--- Material for the task ---

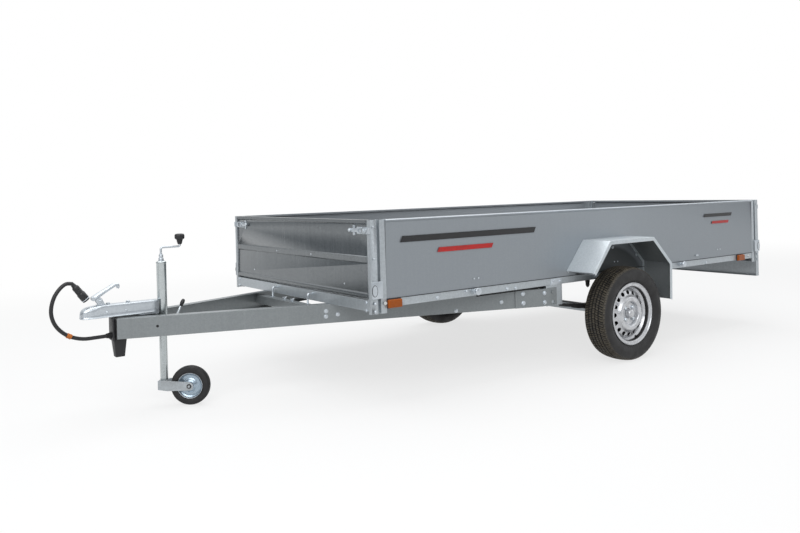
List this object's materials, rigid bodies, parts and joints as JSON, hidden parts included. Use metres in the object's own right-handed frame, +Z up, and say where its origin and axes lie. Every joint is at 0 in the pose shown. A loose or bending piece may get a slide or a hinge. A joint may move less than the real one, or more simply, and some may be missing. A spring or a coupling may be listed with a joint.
{
  "type": "car trailer",
  "caption": "Galvanised single-axle car trailer with a V drawbar, tipping bed, drop gates, mudguards, leaf springs and a jockey wheel.",
  "frame": {"origin": "on the ground, under the middle of the trailer's whole length and width", "axes": "-X towards the coupling, +X towards the tailgate, -Y the side seen in the picture, +Z up"},
  "size_m": [4.7234, 1.944, 0.901],
  "materials": {
    "galvanised_steel": "hot-dip galvanised, satin with a faint spangle",
    "wall_sheet": "galvanised sheet, semi-bright",
    "bright_zinc": "bright zinc plate",
    "black_steel": "black paint",
    "silver_paint": "silver wheel paint",
    "tyre": "matt tyre rubber",
    "rubber": "matt rubber",
    "black_plastic": "matt moulded",
    "cable_sheath": "satin sheath",
    "plywood": "brown film-faced plywood",
    "orange_lens": "moulded lens",
    "red_lens": "moulded lens"
  },
  "bodies": {
    "drawbar": {"drawbar_arm_left": "galvanised_steel", "drawbar_arm_right": "galvanised_steel", "arm_strap_left": "galvanised_steel", "arm_strap_right": "galvanised_steel", "drawbar_cross_member": "galvanised_steel", "coupling_channel": "bright_zinc", "coupling_head": "bright_zinc", "coupling_handle": "bright_zinc", "drawbar_end_block": "black_plastic", "jockey_clamp": "galvanised_steel", "clamp_grip": "black_plastic", "jockey_tube": "bright_zinc", "jockey_crank": "bright_zinc", "jockey_knob": "black_plastic", "cable": "cable_sheath", "plug": "black_plastic"},
    "bed": {"bed_rail_left": "galvanised_steel", "bed_rail_right": "galvanised_steel", "front_cross_rail": "galvanised_steel", "rear_cross_rail": "galvanised_steel", "cross_member_front": "galvanised_steel", "cross_member_axle": "galvanised_steel", "cross_member_rear": "galvanised_steel", "rear_lamp_panel": "galvanised_steel", "floor_board": "plywood", "side_panel_left": "wall_sheet", "side_panel_right": "wall_sheet", "post_front_left": "galvanised_steel", "post_front_right": "galvanised_steel", "post_rear_left": "galvanised_steel", "post_rear_right": "galvanised_steel", "mudguard_left": "galvanised_steel", "mudguard_right": "galvanised_steel", "axle_beam": "galvanised_steel", "leaf_spring_left": "black_steel", "leaf_spring_right": "black_steel", "spring_hanger_front_left": "galvanised_steel", "spring_hanger_front_right": "galvanised_steel", "spring_hanger_rear_left": "galvanised_steel", "spring_hanger_rear_right": "galvanised_steel", "bump_stop_left": "rubber", "bump_stop_right": "rubber", "hook_bolt_left": "bright_zinc", "hook_bolt_right": "bright_zinc", "rear_lamp_left": "red_lens", "rear_lamp_right": "red_lens", "side_marker_front_left": "orange_lens", "side_marker_front_right": "orange_lens", "side_marker_rear_left": "orange_lens", "side_marker_rear_right": "orange_lens"},
    "front_gate": {"front_gate": "wall_sheet"},
    "tailgate": {"tailgate": "wall_sheet"},
    "road_wheel_left": {"tyre_left": "tyre", "wheel_left": "silver_paint"},
    "road_wheel_right": {"tyre_right": "tyre", "wheel_right": "silver_paint"},
    "jockey_leg": {"jockey_leg": "bright_zinc"},
    "jockey_fork": {"jockey_fork": "galvanised_steel"},
    "jockey_wheel": {"jockey_tyre": "tyre", "jockey_rim": "bright_zinc"}
  },
  "joints": [
    {"name": "bed_tip", "type": "hinge", "parent": "drawbar", "child": "bed", "pos_m": [0.0585, 0, 0.441], "axis": [0, 1, 0], "range_deg": [0, 14]},
    {"name": "front_gate_hinge", "type": "hinge", "parent": "bed", "child": "front_gate", "pos_m": [-1.154, 0, 0.542], "axis": [0, -1, 0], "range_deg": [0, 95]},
    {"name": "tailgate_hinge", "type": "hinge", "parent": "bed", "child": "tailgate", "pos_m": [2.241, 0, 0.542], "axis": [0, 1, 0], "range_deg": [0, 105]},
    {"name": "wheel_left_spin", "type": "hinge", "parent": "bed", "child": "road_wheel_left", "pos_m": [0.5665, -0.8695, 0.27625], "axis": [0, 1, 0], "continuous": true},
    {"name": "wheel_right_spin", "type": "hinge", "parent": "bed", "child": "road_wheel_right", "pos_m": [0.5665, 0.8695, 0.27625], "axis": [0, 1, 0], "continuous": true},
    {"name": "jockey_lift", "type": "slide", "parent": "drawbar", "child": "jockey_leg", "axis": [0, 0, 1], "range_m": [-0.04, 0.15]},
    {"name": "jockey_swivel", "type": "hinge", "parent": "jockey_leg", "child": "jockey_fork", "pos_m": [-1.9045, 0, 0.2], "axis": [0, 0, 1], "continuous": true},
    {"name": "jockey_wheel_spin", "type": "hinge", "parent": "jockey_fork", "child": "jockey_wheel", "pos_m": [-1.79852, -0.077, 0.09677], "axis": [0.5878, 0.809, 0], "continuous": true}
  ]
}
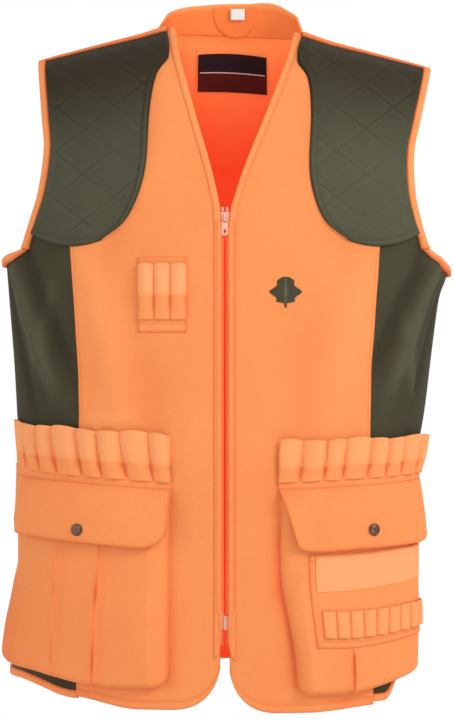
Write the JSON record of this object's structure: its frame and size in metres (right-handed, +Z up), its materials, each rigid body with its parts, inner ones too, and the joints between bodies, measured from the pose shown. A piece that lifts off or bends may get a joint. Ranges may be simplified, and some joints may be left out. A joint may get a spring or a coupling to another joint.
{
  "type": "shooting vest",
  "caption": "Sleeveless zip-front field vest with quilted shoulder pads, cartridge loops, two flapped cargo pockets and a rear game pouch.",
  "frame": {"origin": "on the shoulder ridge line, level with the two neck points and over the zip, where a hanger's neck carries the vest", "axes": "+Z up along the zip, -Y out of the front, +X towards the wearer's left"},
  "size_m": [0.4657, 0.2741, 0.7321],
  "materials": {
    "orange_shell": "matte blaze orange polycotton twill",
    "orange_tape": "folded twill tape",
    "orange_elastic": "ribbed elastic webbing",
    "red_lining": "plain-weave lining",
    "olive_quilt": "quilted polycotton over foam",
    "olive_side": "brushed polycotton twill",
    "label_weave": "damask woven label",
    "white_tab": "satin size tab",
    "antique_brass": "antiqued",
    "zip_nylon": "moulded resin",
    "zip_tape": "woven zip tape"
  },
  "bodies": {
    "shell": {"back_yoke": "orange_shell", "back_panel": "orange_shell", "back_lining": "red_lining", "collar": "orange_shell", "half_moon_facing": "orange_shell", "woven_label": "label_weave", "game_pouch": "orange_shell", "game_pouch_band": "orange_tape", "back_hem_band": "orange_tape", "right_side_panel": "olive_side", "right_side_hem_band": "orange_tape", "right_armhole_binding_back": "orange_tape", "left_side_panel": "olive_side", "left_side_hem_band": "orange_tape", "left_armhole_binding_back": "orange_tape"},
    "right_front": {"right_front_panel": "orange_shell", "right_shoulder_pad": "olive_quilt", "right_placket": "orange_tape", "right_neck_binding": "orange_tape", "right_armhole_binding_front": "orange_tape", "right_shell_loops": "orange_elastic", "right_flap_seam": "orange_tape", "right_cargo_pocket": "orange_shell", "right_pocket_stud": "antique_brass", "right_zip_tape": "zip_tape", "right_zip_teeth": "zip_nylon", "right_zip_top_stop": "zip_nylon", "zip_pin": "zip_nylon", "chest_patch": "orange_shell", "chest_loops": "orange_elastic"},
    "left_front": {"left_front_panel": "orange_shell", "left_shoulder_pad": "olive_quilt", "left_placket": "orange_tape", "left_neck_binding": "orange_tape", "left_armhole_binding_front": "orange_tape", "left_shell_loops": "orange_elastic", "left_flap_seam": "orange_tape", "left_cargo_pocket": "orange_shell", "left_pocket_stud": "antique_brass", "left_zip_tape": "zip_tape", "left_zip_teeth": "zip_nylon", "left_zip_top_stop": "zip_nylon", "zip_retaining_box": "zip_nylon", "rifle_patch": "orange_shell", "wide_elastic_band": "orange_elastic", "rifle_loops": "orange_elastic", "embroidered_motif": "olive_side"},
    "right_flap": {"right_pocket_flap": "orange_shell", "right_snap_cap": "antique_brass", "right_snap_socket": "antique_brass"},
    "left_flap": {"left_pocket_flap": "orange_shell", "left_snap_cap": "antique_brass", "left_snap_socket": "antique_brass"},
    "slider": {"zip_slider": "zip_nylon"},
    "pull_tab": {"zip_pull_tab": "zip_nylon"},
    "tab": {"size_tab": "white_tab"}
  },
  "joints": [
    {"name": "right_front_open", "type": "hinge", "parent": "shell", "child": "right_front", "pos_m": [-0.215, 0.02, 0], "axis": [0, 0, -1], "range_deg": [0, 35]},
    {"name": "left_front_open", "type": "hinge", "parent": "shell", "child": "left_front", "pos_m": [0.205, 0.02, 0], "axis": [0, 0, 1], "range_deg": [0, 35]},
    {"name": "zip_travel", "type": "slide", "parent": "left_front", "child": "slider", "axis": [0, 0, -1], "range_m": [0, 0.389]},
    {"name": "pull_tab_swing", "type": "hinge", "parent": "slider", "child": "pull_tab", "pos_m": [0, -0.12595, -0.2024], "axis": [-1, 0, 0], "range_deg": [0, 170]},
    {"name": "right_flap_lift", "type": "hinge", "parent": "right_front", "child": "right_flap", "pos_m": [-0.1634, -0.0975, -0.466], "axis": [-0.8536, 0.5209, 0], "range_deg": [0, 80]},
    {"name": "left_flap_lift", "type": "hinge", "parent": "left_front", "child": "left_flap", "pos_m": [0.1564, -0.0958, -0.466], "axis": [-0.8342, -0.5515, 0], "range_deg": [0, 80]},
    {"name": "size_tab_flip", "type": "hinge", "parent": "shell", "child": "tab", "pos_m": [0.0135, 0.0414, 0.0288], "axis": [-1, 0, 0], "range_deg": [0, 110]}
  ]
}
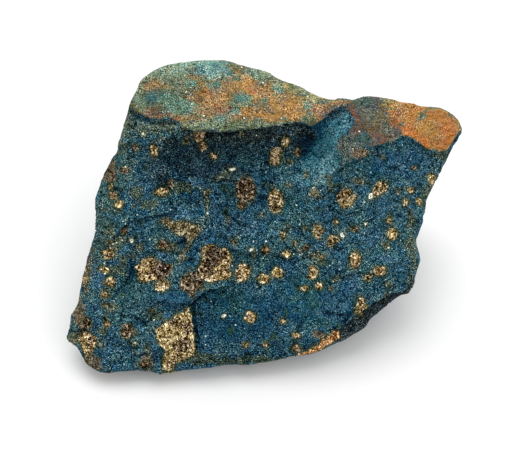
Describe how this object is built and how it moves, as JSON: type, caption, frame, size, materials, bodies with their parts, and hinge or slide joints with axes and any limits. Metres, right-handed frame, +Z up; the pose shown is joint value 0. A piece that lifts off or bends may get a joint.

---

Problem details. Scan the data for the word "this" and copy every line where it shows up.

Task output.
List this object's materials, rigid bodies, parts and joints as JSON, hidden parts included. Use metres in the object's own right-handed frame, +Z up, and say where its origin and axes lie. Every joint is at 0 in the pose shown. A loose or bending piece may get a slide or a hinge. A joint may move less than the real one, or more simply, and some may be missing. A spring or a coupling may be listed with a joint.
Write the JSON record of this object's structure: its frame and size in metres (right-handed, +Z up), its materials, each rigid body with its parts, inner ones too, and the joints between bodies, measured from the pose shown. A piece that lifts off or bends may get a joint. Ranges may be simplified, and some joints may be left out. A joint may get a spring or a coupling to another joint.
Describe how this object is built and how it moves, as JSON: type, caption, frame, size, materials, bodies with their parts, and hinge or slide joints with axes and any limits. Metres, right-handed frame, +Z up; the pose shown is joint value 0. A piece that lifts off or bends may get a joint.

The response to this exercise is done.